3D code data:
+--

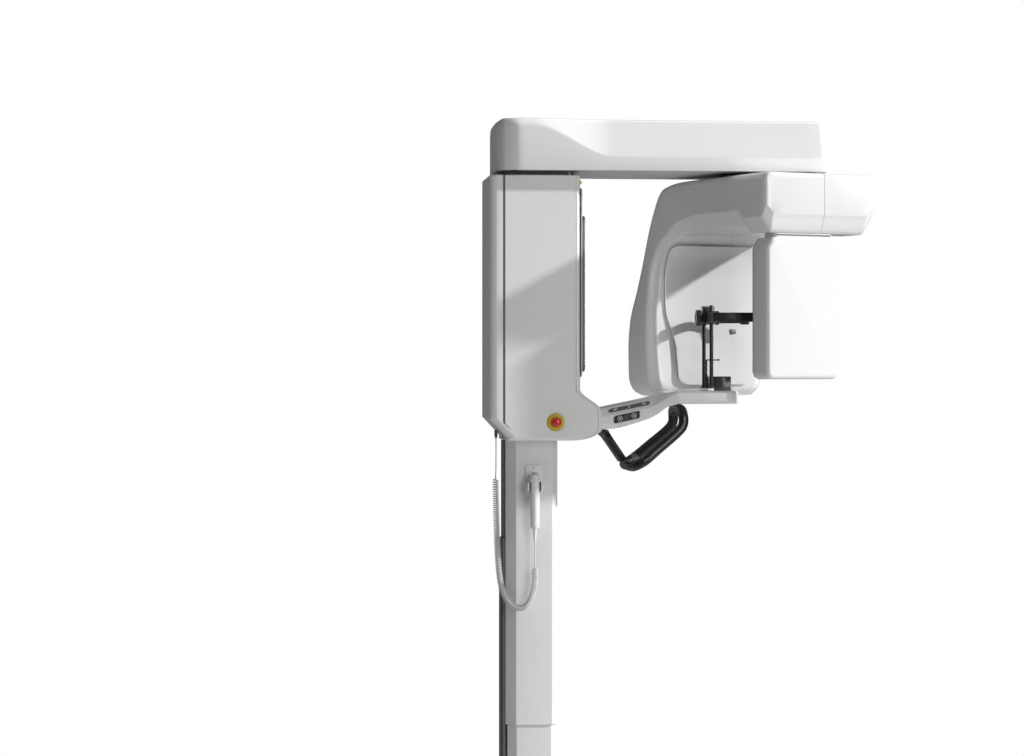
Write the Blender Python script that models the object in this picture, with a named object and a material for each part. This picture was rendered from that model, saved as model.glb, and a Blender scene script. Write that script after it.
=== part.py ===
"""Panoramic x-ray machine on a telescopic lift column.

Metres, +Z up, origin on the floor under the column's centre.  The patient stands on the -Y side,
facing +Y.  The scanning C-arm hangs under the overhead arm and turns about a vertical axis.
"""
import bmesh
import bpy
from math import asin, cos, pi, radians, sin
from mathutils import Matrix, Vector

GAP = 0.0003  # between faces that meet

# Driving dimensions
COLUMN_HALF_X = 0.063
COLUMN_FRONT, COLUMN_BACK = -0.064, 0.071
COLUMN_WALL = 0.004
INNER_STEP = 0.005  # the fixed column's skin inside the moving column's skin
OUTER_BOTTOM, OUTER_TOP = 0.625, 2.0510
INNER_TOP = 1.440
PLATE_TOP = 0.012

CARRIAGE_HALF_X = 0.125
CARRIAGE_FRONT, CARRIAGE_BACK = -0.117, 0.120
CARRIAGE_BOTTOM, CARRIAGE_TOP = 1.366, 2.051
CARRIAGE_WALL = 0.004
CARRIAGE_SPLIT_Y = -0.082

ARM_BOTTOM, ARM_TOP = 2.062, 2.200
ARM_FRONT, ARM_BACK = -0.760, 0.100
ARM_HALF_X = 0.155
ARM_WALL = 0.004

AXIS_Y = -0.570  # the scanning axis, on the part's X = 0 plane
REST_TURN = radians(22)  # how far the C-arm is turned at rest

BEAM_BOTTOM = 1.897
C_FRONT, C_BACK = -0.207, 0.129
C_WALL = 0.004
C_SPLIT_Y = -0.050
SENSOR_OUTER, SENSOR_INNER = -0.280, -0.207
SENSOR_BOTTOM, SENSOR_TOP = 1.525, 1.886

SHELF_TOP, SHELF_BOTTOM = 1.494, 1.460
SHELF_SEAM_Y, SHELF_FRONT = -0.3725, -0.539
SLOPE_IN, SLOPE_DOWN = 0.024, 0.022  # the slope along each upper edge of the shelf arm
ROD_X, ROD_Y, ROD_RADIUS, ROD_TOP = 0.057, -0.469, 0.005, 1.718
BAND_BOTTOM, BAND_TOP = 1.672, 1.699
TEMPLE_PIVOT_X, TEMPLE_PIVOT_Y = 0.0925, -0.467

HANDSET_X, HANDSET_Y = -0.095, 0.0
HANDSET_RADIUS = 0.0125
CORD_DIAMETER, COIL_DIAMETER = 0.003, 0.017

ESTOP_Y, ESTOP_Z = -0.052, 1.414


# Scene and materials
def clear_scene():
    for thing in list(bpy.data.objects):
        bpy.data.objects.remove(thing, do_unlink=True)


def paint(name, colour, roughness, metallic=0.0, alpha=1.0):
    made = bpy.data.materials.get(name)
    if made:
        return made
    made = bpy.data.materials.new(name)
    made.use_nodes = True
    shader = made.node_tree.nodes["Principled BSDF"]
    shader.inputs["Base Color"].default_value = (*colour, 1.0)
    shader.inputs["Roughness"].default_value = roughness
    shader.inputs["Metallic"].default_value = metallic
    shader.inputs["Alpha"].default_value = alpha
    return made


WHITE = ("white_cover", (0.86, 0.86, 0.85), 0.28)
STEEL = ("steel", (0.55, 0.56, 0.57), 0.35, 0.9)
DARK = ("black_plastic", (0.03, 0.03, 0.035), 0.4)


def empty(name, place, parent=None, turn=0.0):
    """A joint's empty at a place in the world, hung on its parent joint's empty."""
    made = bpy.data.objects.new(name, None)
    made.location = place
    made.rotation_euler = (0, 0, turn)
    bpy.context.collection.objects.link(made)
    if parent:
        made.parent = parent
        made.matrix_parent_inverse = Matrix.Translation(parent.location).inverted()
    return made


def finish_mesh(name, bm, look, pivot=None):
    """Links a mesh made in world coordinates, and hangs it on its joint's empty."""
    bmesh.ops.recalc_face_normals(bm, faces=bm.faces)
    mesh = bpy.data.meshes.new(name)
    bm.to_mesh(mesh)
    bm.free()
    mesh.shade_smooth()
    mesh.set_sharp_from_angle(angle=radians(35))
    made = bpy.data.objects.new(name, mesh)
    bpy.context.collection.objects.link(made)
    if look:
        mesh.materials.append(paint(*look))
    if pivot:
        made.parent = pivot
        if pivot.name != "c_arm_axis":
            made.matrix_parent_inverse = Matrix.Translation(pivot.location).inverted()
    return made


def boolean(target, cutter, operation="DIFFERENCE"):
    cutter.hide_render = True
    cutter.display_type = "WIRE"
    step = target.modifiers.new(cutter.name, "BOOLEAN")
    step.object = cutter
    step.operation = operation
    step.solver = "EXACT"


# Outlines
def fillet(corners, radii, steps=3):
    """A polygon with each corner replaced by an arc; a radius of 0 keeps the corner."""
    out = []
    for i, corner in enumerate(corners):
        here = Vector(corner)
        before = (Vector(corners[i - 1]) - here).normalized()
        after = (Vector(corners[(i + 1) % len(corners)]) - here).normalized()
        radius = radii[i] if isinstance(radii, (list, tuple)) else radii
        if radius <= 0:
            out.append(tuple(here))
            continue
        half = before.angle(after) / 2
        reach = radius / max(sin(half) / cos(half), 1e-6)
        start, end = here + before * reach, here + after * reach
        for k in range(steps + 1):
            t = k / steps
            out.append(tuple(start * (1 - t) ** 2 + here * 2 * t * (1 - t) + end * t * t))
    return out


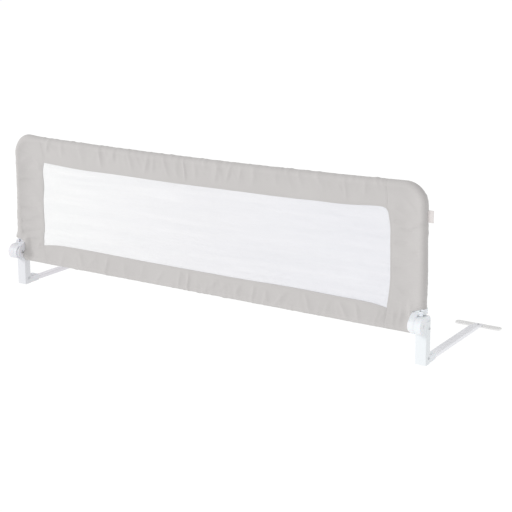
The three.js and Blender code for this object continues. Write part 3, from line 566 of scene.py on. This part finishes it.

+--

BRIEF: Quote the listing word for word from its first line through the line in which "telescopic lift column." appears.

EXERCISE RESPONSE:
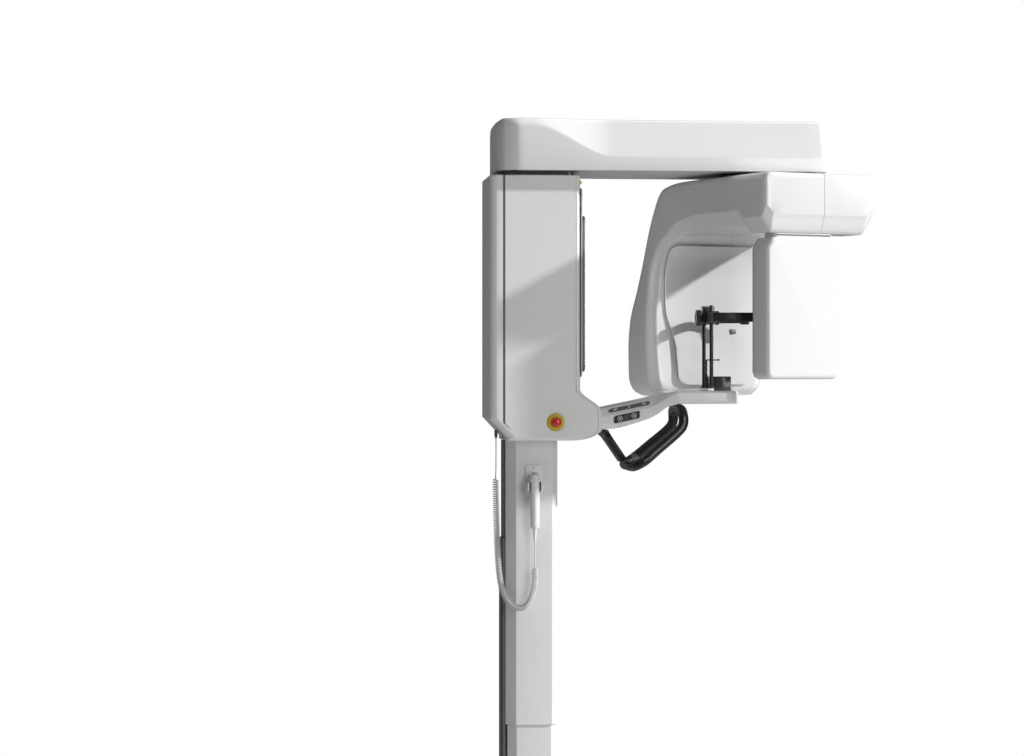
Write the Blender Python script that models the object in this picture, with a named object and a material for each part. This picture was rendered from that model, saved as model.glb, and a Blender scene script. Write that script after it.
=== part.py ===
"""Panoramic x-ray machine on a telescopic lift column.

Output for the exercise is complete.